**DATA LINES**:

------------------------

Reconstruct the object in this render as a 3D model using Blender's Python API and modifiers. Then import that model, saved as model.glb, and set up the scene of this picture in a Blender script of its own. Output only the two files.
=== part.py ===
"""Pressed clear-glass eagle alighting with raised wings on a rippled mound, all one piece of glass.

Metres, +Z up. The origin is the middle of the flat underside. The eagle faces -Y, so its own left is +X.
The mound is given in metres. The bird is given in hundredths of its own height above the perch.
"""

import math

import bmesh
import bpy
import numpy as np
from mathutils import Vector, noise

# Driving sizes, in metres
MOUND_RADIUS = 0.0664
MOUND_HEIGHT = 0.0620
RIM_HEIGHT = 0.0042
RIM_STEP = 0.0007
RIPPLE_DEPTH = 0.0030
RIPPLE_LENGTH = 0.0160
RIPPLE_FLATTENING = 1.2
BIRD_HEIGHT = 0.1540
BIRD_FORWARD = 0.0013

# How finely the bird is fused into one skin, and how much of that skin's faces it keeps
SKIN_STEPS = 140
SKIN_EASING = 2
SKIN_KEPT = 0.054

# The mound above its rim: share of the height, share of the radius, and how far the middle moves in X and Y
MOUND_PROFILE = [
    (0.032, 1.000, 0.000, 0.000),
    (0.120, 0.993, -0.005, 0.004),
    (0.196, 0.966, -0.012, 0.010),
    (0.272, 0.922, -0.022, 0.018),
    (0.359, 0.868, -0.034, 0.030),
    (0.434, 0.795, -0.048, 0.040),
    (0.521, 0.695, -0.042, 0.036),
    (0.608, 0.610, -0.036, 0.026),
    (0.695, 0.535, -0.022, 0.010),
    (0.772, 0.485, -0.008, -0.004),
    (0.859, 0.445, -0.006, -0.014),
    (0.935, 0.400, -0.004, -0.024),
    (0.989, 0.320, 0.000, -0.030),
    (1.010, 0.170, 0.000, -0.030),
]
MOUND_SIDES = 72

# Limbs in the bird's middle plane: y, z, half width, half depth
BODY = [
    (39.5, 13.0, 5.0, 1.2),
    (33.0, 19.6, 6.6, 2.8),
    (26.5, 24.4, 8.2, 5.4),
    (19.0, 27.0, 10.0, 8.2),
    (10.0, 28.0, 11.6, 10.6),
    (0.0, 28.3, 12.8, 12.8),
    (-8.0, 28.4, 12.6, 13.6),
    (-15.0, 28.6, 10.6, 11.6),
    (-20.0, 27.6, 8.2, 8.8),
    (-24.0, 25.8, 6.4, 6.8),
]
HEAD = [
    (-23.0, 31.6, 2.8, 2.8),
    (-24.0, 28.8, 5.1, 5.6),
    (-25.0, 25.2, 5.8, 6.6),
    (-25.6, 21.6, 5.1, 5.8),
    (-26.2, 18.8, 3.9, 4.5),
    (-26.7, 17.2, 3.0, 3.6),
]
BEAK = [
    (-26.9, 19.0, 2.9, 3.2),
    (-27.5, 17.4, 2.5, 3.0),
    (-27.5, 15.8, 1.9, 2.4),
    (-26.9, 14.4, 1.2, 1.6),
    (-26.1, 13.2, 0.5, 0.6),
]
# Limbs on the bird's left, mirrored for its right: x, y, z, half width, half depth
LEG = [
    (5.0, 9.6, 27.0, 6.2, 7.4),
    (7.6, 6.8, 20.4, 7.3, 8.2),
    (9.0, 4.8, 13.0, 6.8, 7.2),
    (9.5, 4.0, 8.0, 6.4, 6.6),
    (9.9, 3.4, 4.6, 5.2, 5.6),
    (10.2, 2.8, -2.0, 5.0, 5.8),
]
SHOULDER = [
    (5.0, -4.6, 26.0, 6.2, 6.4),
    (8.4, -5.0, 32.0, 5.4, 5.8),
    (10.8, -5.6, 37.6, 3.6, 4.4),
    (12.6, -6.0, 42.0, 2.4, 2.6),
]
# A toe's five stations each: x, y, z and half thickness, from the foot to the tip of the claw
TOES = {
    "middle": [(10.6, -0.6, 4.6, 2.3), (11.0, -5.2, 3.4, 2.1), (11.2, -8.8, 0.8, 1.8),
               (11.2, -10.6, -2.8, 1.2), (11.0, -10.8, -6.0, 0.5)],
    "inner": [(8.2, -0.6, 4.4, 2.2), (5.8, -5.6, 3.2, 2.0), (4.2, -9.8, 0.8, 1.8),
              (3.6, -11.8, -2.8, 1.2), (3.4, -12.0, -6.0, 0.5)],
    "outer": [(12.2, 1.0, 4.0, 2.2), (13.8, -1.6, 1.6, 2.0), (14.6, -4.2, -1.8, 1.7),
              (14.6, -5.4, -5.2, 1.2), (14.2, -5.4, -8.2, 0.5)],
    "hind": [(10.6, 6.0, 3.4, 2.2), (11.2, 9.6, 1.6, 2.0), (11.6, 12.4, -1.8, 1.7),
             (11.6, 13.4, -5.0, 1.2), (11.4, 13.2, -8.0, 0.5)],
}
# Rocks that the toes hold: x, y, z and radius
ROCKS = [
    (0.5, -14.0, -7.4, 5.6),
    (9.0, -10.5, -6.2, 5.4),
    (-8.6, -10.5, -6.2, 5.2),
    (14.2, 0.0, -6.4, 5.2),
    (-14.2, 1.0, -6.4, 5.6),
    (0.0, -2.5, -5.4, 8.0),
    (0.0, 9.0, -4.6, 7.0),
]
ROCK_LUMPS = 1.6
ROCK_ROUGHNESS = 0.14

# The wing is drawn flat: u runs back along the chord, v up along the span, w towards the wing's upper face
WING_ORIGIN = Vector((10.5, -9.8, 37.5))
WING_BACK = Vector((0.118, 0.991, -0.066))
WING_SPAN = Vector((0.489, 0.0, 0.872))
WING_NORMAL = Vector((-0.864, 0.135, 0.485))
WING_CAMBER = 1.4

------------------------

**WHAT THE TASK REQUIRES**:
The whole listing above needs to be written out again exactly.

**SOLUTION**:
Reconstruct the object in this render as a 3D model using Blender's Python API and modifiers. Then import that model, saved as model.glb, and set up the scene of this picture in a Blender script of its own. Output only the two files.
=== part.py ===
"""Pressed clear-glass eagle alighting with raised wings on a rippled mound, all one piece of glass.

Metres, +Z up. The origin is the middle of the flat underside. The eagle faces -Y, so its own left is +X.
The mound is given in metres. The bird is given in hundredths of its own height above the perch.
"""

import math

import bmesh
import bpy
import numpy as np
from mathutils import Vector, noise

# Driving sizes, in metres
MOUND_RADIUS = 0.0664
MOUND_HEIGHT = 0.0620
RIM_HEIGHT = 0.0042
RIM_STEP = 0.0007
RIPPLE_DEPTH = 0.0030
RIPPLE_LENGTH = 0.0160
RIPPLE_FLATTENING = 1.2
BIRD_HEIGHT = 0.1540
BIRD_FORWARD = 0.0013

# How finely the bird is fused into one skin, and how much of that skin's faces it keeps
SKIN_STEPS = 140
SKIN_EASING = 2
SKIN_KEPT = 0.054

# The mound above its rim: share of the height, share of the radius, and how far the middle moves in X and Y
MOUND_PROFILE = [
    (0.032, 1.000, 0.000, 0.000),
    (0.120, 0.993, -0.005, 0.004),
    (0.196, 0.966, -0.012, 0.010),
    (0.272, 0.922, -0.022, 0.018),
    (0.359, 0.868, -0.034, 0.030),
    (0.434, 0.795, -0.048, 0.040),
    (0.521, 0.695, -0.042, 0.036),
    (0.608, 0.610, -0.036, 0.026),
    (0.695, 0.535, -0.022, 0.010),
    (0.772, 0.485, -0.008, -0.004),
    (0.859, 0.445, -0.006, -0.014),
    (0.935, 0.400, -0.004, -0.024),
    (0.989, 0.320, 0.000, -0.030),
    (1.010, 0.170, 0.000, -0.030),
]
MOUND_SIDES = 72

# Limbs in the bird's middle plane: y, z, half width, half depth
BODY = [
    (39.5, 13.0, 5.0, 1.2),
    (33.0, 19.6, 6.6, 2.8),
    (26.5, 24.4, 8.2, 5.4),
    (19.0, 27.0, 10.0, 8.2),
    (10.0, 28.0, 11.6, 10.6),
    (0.0, 28.3, 12.8, 12.8),
    (-8.0, 28.4, 12.6, 13.6),
    (-15.0, 28.6, 10.6, 11.6),
    (-20.0, 27.6, 8.2, 8.8),
    (-24.0, 25.8, 6.4, 6.8),
]
HEAD = [
    (-23.0, 31.6, 2.8, 2.8),
    (-24.0, 28.8, 5.1, 5.6),
    (-25.0, 25.2, 5.8, 6.6),
    (-25.6, 21.6, 5.1, 5.8),
    (-26.2, 18.8, 3.9, 4.5),
    (-26.7, 17.2, 3.0, 3.6),
]
BEAK = [
    (-26.9, 19.0, 2.9, 3.2),
    (-27.5, 17.4, 2.5, 3.0),
    (-27.5, 15.8, 1.9, 2.4),
    (-26.9, 14.4, 1.2, 1.6),
    (-26.1, 13.2, 0.5, 0.6),
]
# Limbs on the bird's left, mirrored for its right: x, y, z, half width, half depth
LEG = [
    (5.0, 9.6, 27.0, 6.2, 7.4),
    (7.6, 6.8, 20.4, 7.3, 8.2),
    (9.0, 4.8, 13.0, 6.8, 7.2),
    (9.5, 4.0, 8.0, 6.4, 6.6),
    (9.9, 3.4, 4.6, 5.2, 5.6),
    (10.2, 2.8, -2.0, 5.0, 5.8),
]
SHOULDER = [
    (5.0, -4.6, 26.0, 6.2, 6.4),
    (8.4, -5.0, 32.0, 5.4, 5.8),
    (10.8, -5.6, 37.6, 3.6, 4.4),
    (12.6, -6.0, 42.0, 2.4, 2.6),
]
# A toe's five stations each: x, y, z and half thickness, from the foot to the tip of the claw
TOES = {
    "middle": [(10.6, -0.6, 4.6, 2.3), (11.0, -5.2, 3.4, 2.1), (11.2, -8.8, 0.8, 1.8),
               (11.2, -10.6, -2.8, 1.2), (11.0, -10.8, -6.0, 0.5)],
    "inner": [(8.2, -0.6, 4.4, 2.2), (5.8, -5.6, 3.2, 2.0), (4.2, -9.8, 0.8, 1.8),
              (3.6, -11.8, -2.8, 1.2), (3.4, -12.0, -6.0, 0.5)],
    "outer": [(12.2, 1.0, 4.0, 2.2), (13.8, -1.6, 1.6, 2.0), (14.6, -4.2, -1.8, 1.7),
              (14.6, -5.4, -5.2, 1.2), (14.2, -5.4, -8.2, 0.5)],
    "hind": [(10.6, 6.0, 3.4, 2.2), (11.2, 9.6, 1.6, 2.0), (11.6, 12.4, -1.8, 1.7),
             (11.6, 13.4, -5.0, 1.2), (11.4, 13.2, -8.0, 0.5)],
}
# Rocks that the toes hold: x, y, z and radius
ROCKS = [
    (0.5, -14.0, -7.4, 5.6),
    (9.0, -10.5, -6.2, 5.4),
    (-8.6, -10.5, -6.2, 5.2),
    (14.2, 0.0, -6.4, 5.2),
    (-14.2, 1.0, -6.4, 5.6),
    (0.0, -2.5, -5.4, 8.0),
    (0.0, 9.0, -4.6, 7.0),
]
ROCK_LUMPS = 1.6
ROCK_ROUGHNESS = 0.14

# The wing is drawn flat: u runs back along the chord, v up along the span, w towards the wing's upper face
WING_ORIGIN = Vector((10.5, -9.8, 37.5))
WING_BACK = Vector((0.118, 0.991, -0.066))
WING_SPAN = Vector((0.489, 0.0, 0.872))
WING_NORMAL = Vector((-0.864, 0.135, 0.485))
WING_CAMBER = 1.4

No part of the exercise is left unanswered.